(Data items)
= = = = =

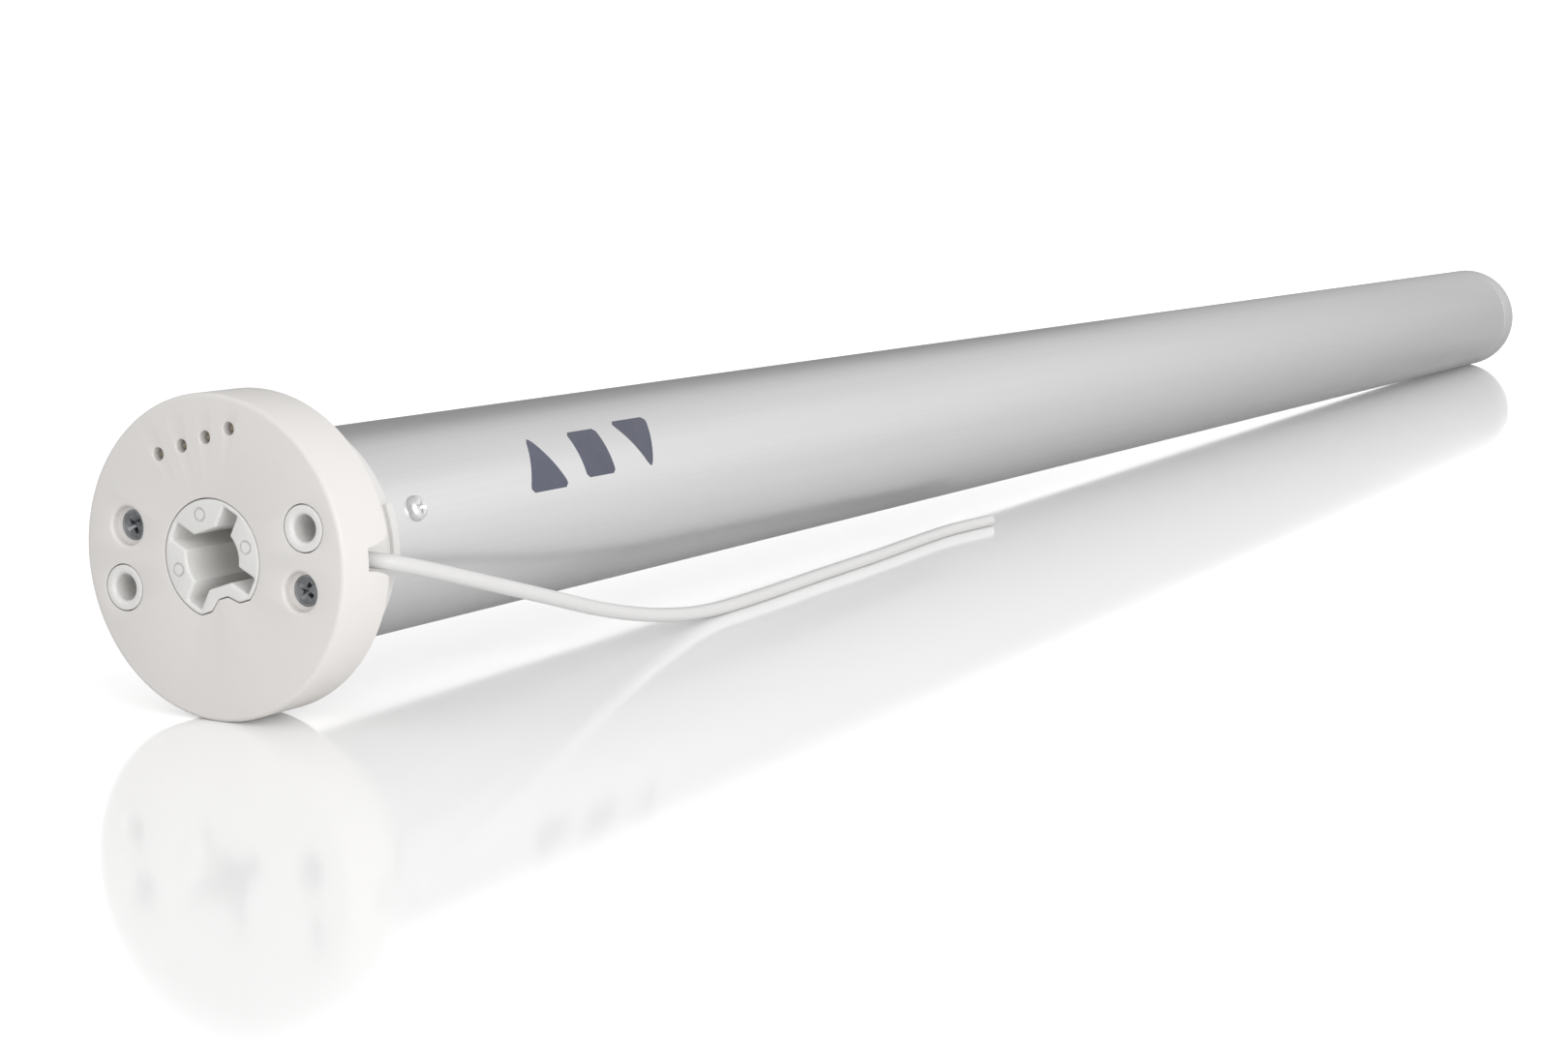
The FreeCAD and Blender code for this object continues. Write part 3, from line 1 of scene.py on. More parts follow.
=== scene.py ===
"""Looks of a roller shutter motor: white moulded head, satin tube, zinc screws, thin lead."""

import json
import math

import bmesh
import bpy
from mathutils import Matrix, Vector


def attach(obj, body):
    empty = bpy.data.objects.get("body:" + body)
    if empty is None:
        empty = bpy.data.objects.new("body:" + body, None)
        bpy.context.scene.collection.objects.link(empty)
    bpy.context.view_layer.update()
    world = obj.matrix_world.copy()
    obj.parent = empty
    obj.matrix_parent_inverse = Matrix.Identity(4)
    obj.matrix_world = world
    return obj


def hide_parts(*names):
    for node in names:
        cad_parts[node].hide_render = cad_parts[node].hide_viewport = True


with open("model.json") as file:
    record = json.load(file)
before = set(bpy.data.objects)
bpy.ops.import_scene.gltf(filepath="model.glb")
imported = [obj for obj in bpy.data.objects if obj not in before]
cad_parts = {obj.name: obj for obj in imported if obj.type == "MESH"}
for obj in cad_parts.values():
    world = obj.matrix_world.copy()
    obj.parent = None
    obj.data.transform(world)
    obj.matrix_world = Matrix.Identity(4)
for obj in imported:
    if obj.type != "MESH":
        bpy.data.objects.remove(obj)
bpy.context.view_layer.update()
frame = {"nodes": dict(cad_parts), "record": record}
NODES = frame["nodes"]

# Pieces are drawn in millimetres in the upright motor: X along it, bushes level, head's face at 0.
# The motor lies turned about X, so every finished piece is laid that way and brought to metres.
LYING_ROLL = -18.5
MM = 0.001
LAY = Matrix.Scale(MM, 4) @ Matrix.Rotation(math.radians(LYING_ROLL), 4, "X")

# sizes in millimetres
HEAD_RADIUS = 29.0
HEAD_DEPTH = 12.8
FACE_WALL = 3.4
CUP_RADIUS = 26.5
SOCKET_RADIUS = 10.5
SOCKET_GAP = 0.2
STAR_DEPTH = 16.0
BUSH_OFFSET = 21.4
BUSH_RADIUS = 4.1
SCREW_PLACE = (16.97, 10.24)
CONTACT_RISE = 20.45
CONTACT_FIRST = -11.405
CONTACT_PITCH = 5.63
CONTACT_COUNT = 4
BUSH_LENGTH = 8.5
BUSH_BORE = 2.4
NOTCH_ANGLE = 196.2
NOTCH_HALF_WIDTHS = ((6.8, 2.0), (9.0, 2.3), (11.0, 2.85), (12.1, 3.3), (12.8, 3.9), (14.0, 5.2))
WELL_RADIUS = 3.5
CROWN_START = 13.3
CROWN_END = 22.3
CROWN_BORE = 20.82
CROWN_LIP_START = 20.95
CROWN_LIP_BORE = 21.4
CROWN_RADIUS = 23.3
KEY_START = 20.3
KEY_HEIGHT = 0.9
KEY_ANGLE = 190.5
KEY_HALF_ANGLE = 13.5
KEY_COUNT = 3
TUBE_RADIUS = 20.0
TUBE_BORE = 19.0
TUBE_START = 22.4
TUBE_END = 791.0
TUBE_SCREW_AT = 33.6
DOME_START = 700.0
DOME_END = 808.0
SIGN_ANGLE = 166.0
INK_LIFT = 0.012
INK_THICKNESS = 0.02

CREASE_ANGLE = 32.0


# ---------------------------------------------------------------- outlines
def rounded(corners, steps=5):
    """A closed outline whose corners (a, b, radius) become arcs; (a, b) stays sharp."""
    points = []
    count = len(corners)
    for index, corner in enumerate(corners):
        here = Vector(corner[:2])
        radius = corner[2] if len(corner) > 2 else 0
        if not radius:
            points.append(tuple(here))
            continue
        back = Vector(corners[index - 1][:2]) - here
        ahead = Vector(corners[(index + 1) % count][:2]) - here
        half = back.angle(ahead) / 2
        cut = min(radius / math.tan(half), 0.49 * back.length, 0.49 * ahead.length)
        radius = cut * math.tan(half)
        back.normalize()
        ahead.normalize()
        middle = here + (back + ahead).normalized() * (radius / math.sin(half))
        first = here + back * cut - middle
        last = here + ahead * cut - middle
        for step in range(steps + 1):
            points.append(tuple(middle + first.normalized().slerp(last.normalized(),
                                                                  step / steps) * radius))
    return points


def circle(radius, across=0.0, up=0.0, steps=64):
    """An outline that can be asked to grow outwards."""
    def outline(grow):
        return [(across + (radius + grow) * math.cos(math.tau * k / steps),
                 up + (radius + grow) * math.sin(math.tau * k / steps)) for k in range(steps)]
    return outline


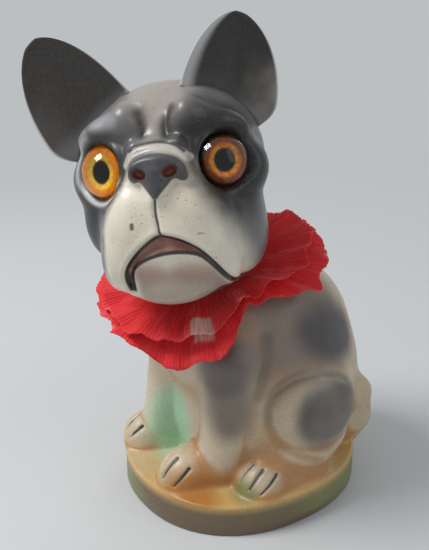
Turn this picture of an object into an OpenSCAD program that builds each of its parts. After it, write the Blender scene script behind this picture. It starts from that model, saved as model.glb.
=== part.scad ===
// Seated bulldog nodder in cast and painted plaster, with a crepe paper ruff and glass eyes.
// Millimetres, +Z up. The dog faces -Y, its own left is +X, and the origin is the middle of
// the base on the floor. The head rests turned and cocked, as it is in the photograph.

/* [Base] */
// Width of the oval base, across the dog
base_w = 94; // [88:1:102]
// Length of the oval base, along the dog
base_l = 103.2; // [98:1:112]
// Height of the base wall
base_h = 14; // [11:0.5:17]
// How square the oval is, 2 for a true ellipse
base_square = 2.2; // [2:0.1:2.6]
// Radius of the base's upper edge
base_round = 1.6; // [1:0.1:2.4]

/* [Body] */
// Half width of the barrel of the body
barrel_r = 32; // [29:0.5:34]
// Half width of the rump
rump_r = 33; // [30:0.5:35]
// Sideways place of each haunch
haunch_x = 30; // [27:0.5:32]
// Radius of the front legs at the wrist
wrist_r = 7.8; // [6.5:0.1:9]
// Sideways place of the left front leg
left_leg_x = 18; // [16:0.5:20]
// Sideways place of the right front leg
right_leg_x = -20; // [-22:0.5:-18]
// How softly one form of the body runs into the next
body_soft = 2.2; // [1.6:0.1:2.8]

/* [Neck] */
// Sideways place of the neck
neck_x = -5.4; // [-7:0.1:-3]
// Lengthways place of the middle of the neck's rim
neck_y = -16.4; // [-18:0.1:-14]
// Height of the middle of the neck's rim
neck_z = 101.3; // [100:0.1:103]
// Forward lean of the neck and its spring, in degrees
neck_lean = 18.5; // [14:0.5:22]
// Outer radius of the body's neck rim
neck_r = 19; // [18:0.5:21]
// Outer radius of the rim round the head's neck opening
head_rim_r = 18.5; // [17.5:0.5:20]
// Radius of the bores that hold the wooden plugs
bore_r = 13; // [12:0.5:14]
// Depth of the bore in the body
body_bore_l = 25; // [22:0.5:27]
// Depth of the bore in the head
head_bore_l = 24; // [22:0.5:26]
// Gap between the rims of body and head
rim_gap = 7; // [6:0.5:9]
// Distance from the body's rim to the middle of the head
head_reach = 39.1; // [38.5:0.1:41]

/* [Head] */
// Turn of the head towards the dog's left, in degrees
head_turn = 48; // [0:1:60]
// Upward tilt of the face, in degrees
head_lift = 12; // [6:0.5:16]
// Sideways cock of the head, in degrees
head_cock = 7.5; // [0:0.5:10]
// Half width of the skull
skull_r = 35; // [33:0.5:37]
// Half width across the cheekbones
cheek_r = 37; // [35:0.5:39]
// How softly one form of the head runs into the next
head_soft = 1.8; // [1.4:0.1:2.4]
// Wall of the head casting
head_wall = 7; // [6:0.5:8]
// Wall of the body casting
body_wall = 8; // [7:0.5:9]
// Wall of the tube that holds the plug inside the head
tube_wall = 4; // [3:0.5:5]

/* [Ears] */
// Half width of the ears at the skull
ear_r = 19.5; // [18:0.5:21]
// Length of the left ear
left_ear_l = 42; // [38:0.5:46]
// Length of the right ear
right_ear_l = 48.5; // [44:0.5:52]
// Thickness of the ears at the middle
ear_t = 6; // [5:0.1:7]
// How far the ears' edges curl forward
ear_cup = 7; // [5:0.5:9]

/* [Eyes] */
// Diameter of each glass eye
eye_d = 19; // [17:0.2:20]
// Height of the glass dome
dome_h = 6; // [5:0.1:7]
// Thickness of the glass behind the dome
glass_t = 1.5; // [1:0.1:2]
// Sideways place of each eye
eye_x = 22.7; // [21:0.1:24]
// How far each eye is turned outwards, in degrees
eye_splay = 36; // [28:1:42]
// Diameter of the black pupil
pupil_d = 8; // [6:0.2:9.5]
// Depth of each eye socket behind the glass
socket_l = 6.5; // [6:0.1:7.5]

/* [Spring] */
// Diameter of the spring wire
wire_d = 1.6; // [1.2:0.1:1.8]
// Radius of the spring, to the middle of its wire
spring_r = 8.5; // [7.5:0.1:9]
// Number of curls in the spring
spring_curls = 7; // [5:1:8]
// Length of each wooden plug
plug_l = 13; // [11:0.5:14]

/* [Ruff] */
// Outer radius of the upper ply of crepe paper
upper_ply_r = 44; // [41:0.5:46]
// Outer radius of the lower ply
lower_ply_r = 46; // [43:0.5:48]
// Thickness of the gathered paper
paper_t = 0.8; // [0.7:0.1:1.1]
// Number of folds round the ruff
ruff_folds = 18; // [12:1:20]
// Height of each fold at the edge, from hollow to crest
fold_h = 3.4; // [2:0.1:4]
// Diameter of the thread that gathers the ruff
thread_d = 1.2; // [1:0.1:1.6]

/* [Hidden] */
$fn = 64;

// Running clearances and fine sizes
glue_gap = 0.1;
drill_gap = 0.4;
lip_l = 1;
staple_d = 1;
shank_d = 1.2;

// Number of segments and rows in the two cast skins
segments = 64;
body_rows = 36;
hollow_rows = 12;
head_rows = 34;
skull_rows = 9;
march_steps = 15;

// The neck axis runs up and forward from the middle of the body's rim
neck_at = [neck_x, neck_y, neck_z];
neck_dir = [0, -sin(neck_lean), cos(neck_lean)];
neck_back = [0, cos(neck_lean), sin(neck_lean)];
head_at = neck_at + head_reach * neck_dir;
lower_plug_top = plug_l - body_bore_l;
upper_plug_foot = rim_gap + head_bore_l - plug_l;
spring_l = upper_plug_foot - lower_plug_top;

// Turning matrices, in the order that rotate() uses
function turn_x(a) = [[1, 0, 0], [0, cos(a), -sin(a)], [0, sin(a), cos(a)]];
function turn_y(a) = [[cos(a), 0, sin(a)], [0, 1, 0], [-sin(a), 0, cos(a)]];
function turn_z(a) = [[cos(a), -sin(a), 0], [sin(a), cos(a), 0], [0, 0, 1]];
function flip(m) = [for (i = [0 : 2]) [for (j = [0 : 2]) m[j][i]]];
function mirrored(v, side) = [side * v.x, v.y, v.z];
function unit(v) = v / norm(v);

head_frame = turn_z(head_turn) * turn_x(-head_lift) * turn_y(-head_cock);
crown_dir = flip(head_frame) * neck_dir;
crown_side = let (v = cross([0, 1, 0], crown_dir)) v / norm(v);
crown_back = cross(crown_dir, crown_side);

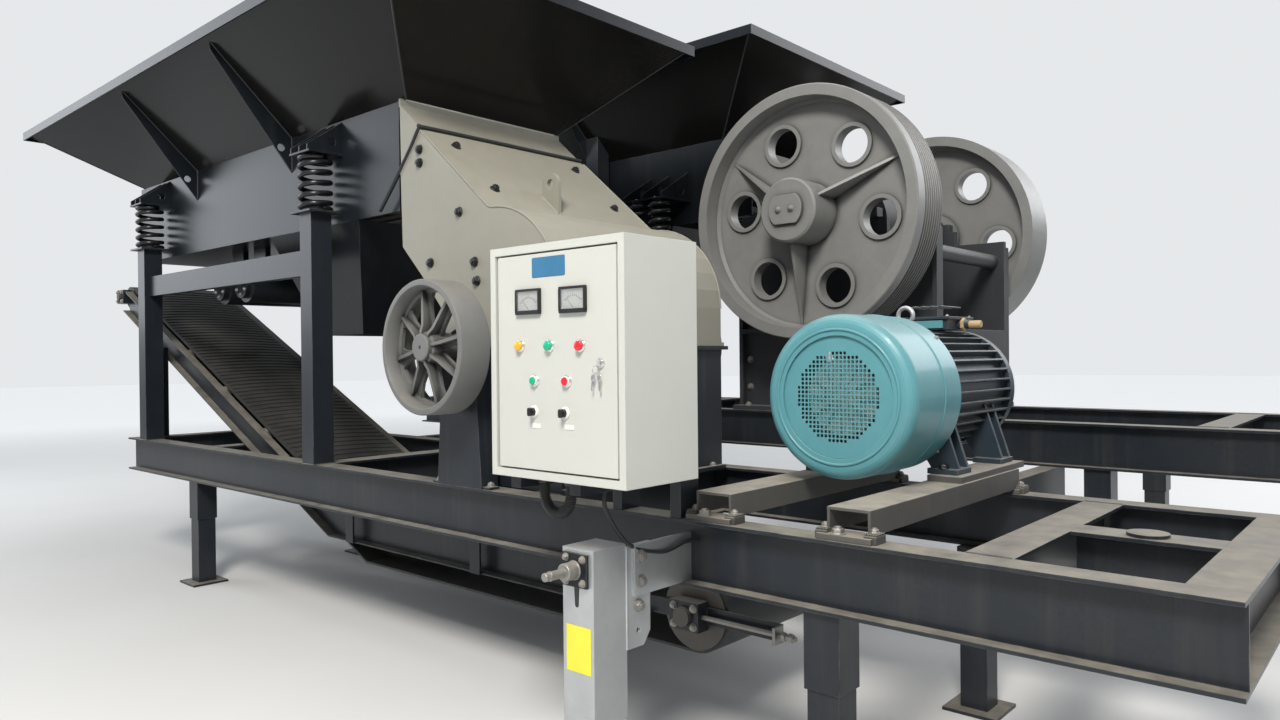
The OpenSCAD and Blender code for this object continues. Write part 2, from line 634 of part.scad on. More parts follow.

= = = = =

» **EXERCISE**:
Quote word for word the lines from the line holding "if empty is" through the line holding "for node in"; include both of those lines and add nothing.

» **OUTPUT FOR THIS TASK**:
    if empty is None:
        empty = bpy.data.objects.new("body:" + body, None)
        bpy.context.scene.collection.objects.link(empty)
    bpy.context.view_layer.update()
    world = obj.matrix_world.copy()
    obj.parent = empty
    obj.matrix_parent_inverse = Matrix.Identity(4)
    obj.matrix_world = world
    return obj


def hide_parts(*names):
    for node in names:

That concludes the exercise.